How many times per year do you even update your application? The cost of getting the servers ready and installing packages would be prohibitive if you had to roll out, say, an urgent security fix.




I think it depends on the kind of upgrade. Seldo is describing a major migration to a new platform. In the case of a point release a rolling migration or the type I described above are the norm.

When doing a major release seldo is spot on. Especially given the small amount of time it takes for hardware to get out of date it's often cheaper to provision new hardware prior to the major release and then deploy straight onto that. Mostly the old boxes would then get cycled back in to production, something less strenuous like staging, or retired.
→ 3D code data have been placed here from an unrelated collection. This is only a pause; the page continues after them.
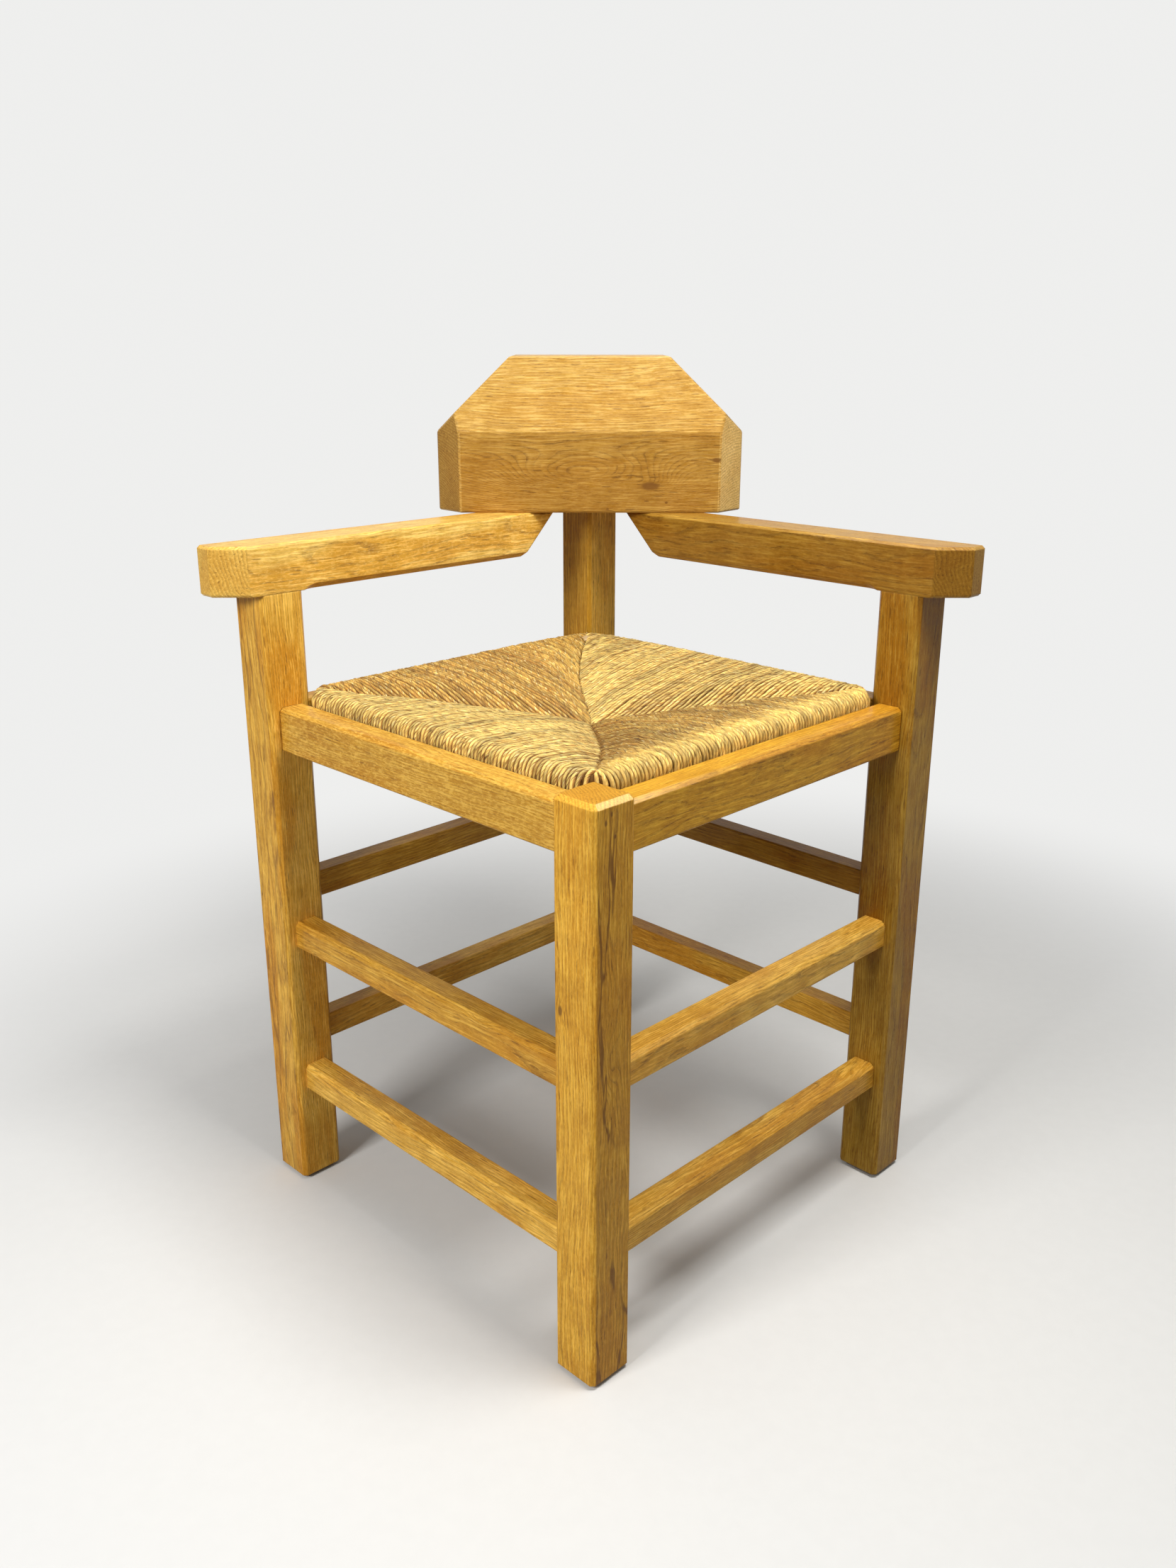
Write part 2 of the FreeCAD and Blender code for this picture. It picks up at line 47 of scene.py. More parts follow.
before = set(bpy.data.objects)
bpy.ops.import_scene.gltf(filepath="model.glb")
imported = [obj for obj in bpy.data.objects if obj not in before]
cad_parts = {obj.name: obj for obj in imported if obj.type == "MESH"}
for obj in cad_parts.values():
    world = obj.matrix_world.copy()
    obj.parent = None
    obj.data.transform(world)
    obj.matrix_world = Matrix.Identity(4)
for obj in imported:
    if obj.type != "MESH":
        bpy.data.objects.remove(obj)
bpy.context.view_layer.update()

# Directions of the chair's plan, which stands turned by 45 degrees
UP = Vector((0, 0, 1))
TO_RIGHT_LEG = Vector((1, 1, 0)).normalized()
TO_LEFT_LEG = Vector((-1, 1, 0)).normalized()
ACROSS = Vector((1, 0, 0))
BACKWARDS = Vector((0, 1, 0))


def box_middle(node):
    """The middle of a node's box."""
    low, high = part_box(node)
    return (low + high) / 2


FRONT_LEG = box_middle("leg_front")
LEG_SPACING = (box_middle("leg_right") - FRONT_LEG).xy.length
LEG_HALF = 0.0225
SEAT_LOW, SEAT_HIGH = (corner.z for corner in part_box("rush_seat"))


# Sizes and colours that a user would change

def colour(name, description, value):
    """A linear colour property."""
    return bpy.props.FloatVectorProperty(name=name, description=description, subtype="COLOR",
                                         size=3, min=0, max=1, default=value)


def length(name, description, value):
    """A length property in metres."""
    return bpy.props.FloatProperty(name=name, description=description, unit="LENGTH",
                                   min=0, precision=5, default=value)


class OakSettings(bpy.types.PropertyGroup):
    """Colours and grain of the oak."""

    pale: colour("Pale oak", "Lightest wood between the growth rings", (0.86, 0.555, 0.112))
    golden: colour("Golden oak", "Main colour of the varnished oak", (0.67, 0.380, 0.037))
    brown: colour("Brown oak", "Late wood and dark streaks", (0.42, 0.188, 0.015))
    amber: colour("Amber oak", "Warm stained patches", (0.60, 0.255, 0.012))
    pore: colour("Pores", "Open pores, cracks and dark cores of knots", (0.17, 0.070, 0.013))
    ring_width: length("Ring width", "Distance between two growth rings", 0.0025)
    pore_length: length("Pore length", "Length of a cut pore along the grain", 0.0085)
    pore_gap: length("Pore gap", "Distance between neighbouring pores", 0.0011)
    edge: length("Worn edge", "Radius to which hand wear has softened the edges", 0.0024)


class RushSettings(bpy.types.PropertyGroup):
    """Strands and colours of the woven seat."""

    strands: bpy.props.IntProperty(name="Strands", description="Strands over each side of the seat",
                                   min=10, default=89)
    strand_radius: length("Strand radius", "Half the thickness of a twisted strand", 0.00206)
    twist: length("Twist", "Length of strand in which the leaves turn once", 0.025)
    straw: colour("Straw", "Pale dried leaf", (0.95, 0.71, 0.215))
    golden: colour("Golden leaf", "Main colour of the rush", (0.76, 0.46, 0.095))
    brown: colour("Brown leaf", "Darker leaf", (0.50, 0.245, 0.040))
    husk: colour("Husk", "Palest slivers of leaf", (1.0, 0.86, 0.44))
    # Dusty brown of the strands' flanks and twist grooves, which also paints the shade there
    dust_and_painted_shade: colour("Dust", "Darkened flanks and grooves of the strands", (0.41, 0.185, 0.038))
    # Dark brown: painted shade deep between and under the strands, and the colour of the dark specks
    shade: colour("Inside", "Rush deep between the strands", (0.105, 0.048, 0.012))


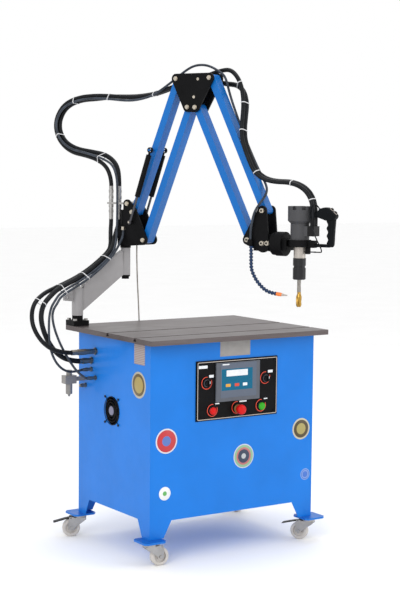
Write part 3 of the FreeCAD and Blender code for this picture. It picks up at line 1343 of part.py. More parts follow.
def make_post():
    """Flange block with its hub and shaft, and the bolts, cap and nut that hold it."""
    x = "post_shift"
    y = "post_setback"
    block = box("flange_block", "flange_side", "flange_side", "flange_thickness", x, y, "table_height")
    shaft = turned("post_shaft", [("0", "0"), ("hub_diameter / 2", "0"), ("hub_diameter / 2", "hub_top - flange_top"),
                                  ("post_diameter / 2", "hub_top - flange_top"),
                                  ("post_diameter / 2", "post_shoulder - flange_top"),
                                  ("post_stud_diameter / 2", "post_shoulder - flange_top"),
                                  ("post_stud_diameter / 2", "post_shoulder - flange_top + post_stud_length"),
                                  ("0", "post_shoulder - flange_top + post_stud_length")], x, y, "flange_top")
    holes = []
    fasteners = []
    for side in (-1, 1):
        for back in (-1, 1):
            at_x = f"{x} + {side} * post_bolt_spacing / 2"
            at_y = f"{y} + {back} * post_bolt_spacing / 2"
            tag = f"{'left' if side < 0 else 'right'}_{'front' if back < 0 else 'rear'}"
            holes.append(rod(f"{tag}_post_hole", "post_bolt_diameter + 2 * running_gap",
                             "flange_thickness + 2 * cut_overrun", at_x, at_y, "table_height - cut_overrun"))
            fasteners.append(fuse(f"{tag}_post_bolt",
                                  rod(f"{tag}_post_shank", "post_bolt_diameter", "flange_thickness", at_x, at_y,
                                      "table_height"),
                                  hexagon(f"{tag}_post_head", "post_bolt_head", "post_bolt_head_height", at_x, at_y,
                                          "flange_top")))
    cap = cut("post_cap", rod("cap_disc", "cap_diameter", "cap_thickness", x, y, "post_shoulder"),
              rod("cap_hole", "post_stud_diameter", "cap_thickness + 2 * cut_overrun", x, y,
                  "post_shoulder - cut_overrun"))
    nut = cut("post_nut", hexagon("nut_blank", "cap_nut_across", "cap_nut_height", x, y,
                                  "post_shoulder + cap_thickness"),
              rod("nut_hole", "post_stud_diameter", "cap_nut_height + 2 * cut_overrun", x, y,
                  "post_shoulder + cap_thickness - cut_overrun"))
    node("pivot_post", [cut("post", fuse("post_blank", block, shaft), *holes)])
    node("post_fasteners", fasteners + [cap, nut])


# Outlines of the swing arm's web and lug, as shares of its length and of its rise between the barrels' lower ends.
WEB_SHARES = ((0.065, 0.09), (0.931, 1.009), (0.91, 1.652), (0.604, 1.381), (0.106, 0.785), (0.102, 0.703),
              (0.065, 0.703))
LUG_SHARES = ((-0.065, 0.711), (-0.282, 0.49), (-0.278, 0.398), (-0.065, 0.361))


def make_swing_arm():
    """One casting: a barrel on the post, a raised barrel for the arm, a sloping web and a lug behind."""
    lower = rod("lower_barrel", "lower_barrel_diameter", "lower_barrel_length")
    upper = rod("upper_barrel", "upper_barrel_diameter", "upper_barrel_length", "swing_length", "0",
                "upper_barrel_bottom - swing_bottom")
    web = prism("swing_web", [(f"{across} * swing_length", f"{up} * barrel_rise") for across, up in WEB_SHARES],
                "swing_web_thickness")
    lug = prism("swing_lug", [(f"{across} * swing_length", f"{up} * barrel_rise") for across, up in LUG_SHARES],
                "lug_thickness")
    bores = [rod("post_bore", "post_diameter + 2 * running_gap", "lower_barrel_length + 2 * cut_overrun",
                 z="-cut_overrun"),
             rod("shaft_bore", "arm_shaft_diameter + 2 * running_gap", "upper_barrel_length + 2 * cut_overrun",
                 "swing_length", "0", "upper_barrel_bottom - swing_bottom - cut_overrun"),
             rod("lug_hole", "lug_hole_diameter", "lug_thickness + 2 * cut_overrun", "-0.2 * swing_length",
                 "-lug_thickness / 2 - cut_overrun", "0.47 * barrel_rise", "y"),
             rod("cap_room", "cap_diameter + 2 * face_gap", "cap_thickness", z="lower_barrel_length"),
             rod("washer_room", "base_washer_diameter + 2 * face_gap", "base_washer_thickness", "swing_length", "0",
                 "upper_barrel_bottom - swing_bottom - base_washer_thickness")]
    arm = cut("swing", fuse("swing_blank", lower, upper, web, lug), *bores)
    node("swing_arm", [arm], x="post_shift", y="post_setback", z="swing_bottom", angle="swing_angle")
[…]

Exactly right. As I said at the beginning of my post, the "new boxes" method is only used for major platform upgrades, of a magnitude that would happen once a year or less for most properties.

For the really huge properties, the cross-colo upgrade pattern you (sh1mmer) describe is the way to go.


Ok, I see what you are saying. Maybe it makes sense if you were switching operating systems or were upgrading PHP from say 4.x to 5.x. I'd still like to see the numbers behind it though.

Also, cross-colo is not a factor of being big, it's a factor of having a BCP (business continuity plan). Every team at Yahoo is urged to have BCP for practically everything. I used to do cross-colo upgrades for a relatively small project once we had more than two frontend servers.


I think cross-colo is a size thing. BCP is good for all business, but most start ups can't afford to pay for hosting in several data centers.

I image cheap way to fake multiple colos now is to use visualization, amazon style. Heck you could do exactly what Seldo was suggesting every time on EC2.


name one yahoo property that bought completely new hardware for a new version rollout


Widgets, Profiles, YDN and Mobile, in the last 2 years. And those are just the ones that I know about because I worked on them. YAP was also new hardware but it was also a new product.


seldo's right.

Also, the new Buzz site used all new hardware (and was a new product) and Games rolled out on new hardware when it was upgraded from HF2K to PHP. The old servers were reimaged and folded in with their PHP siblings once it was clear that the build was holding up properly.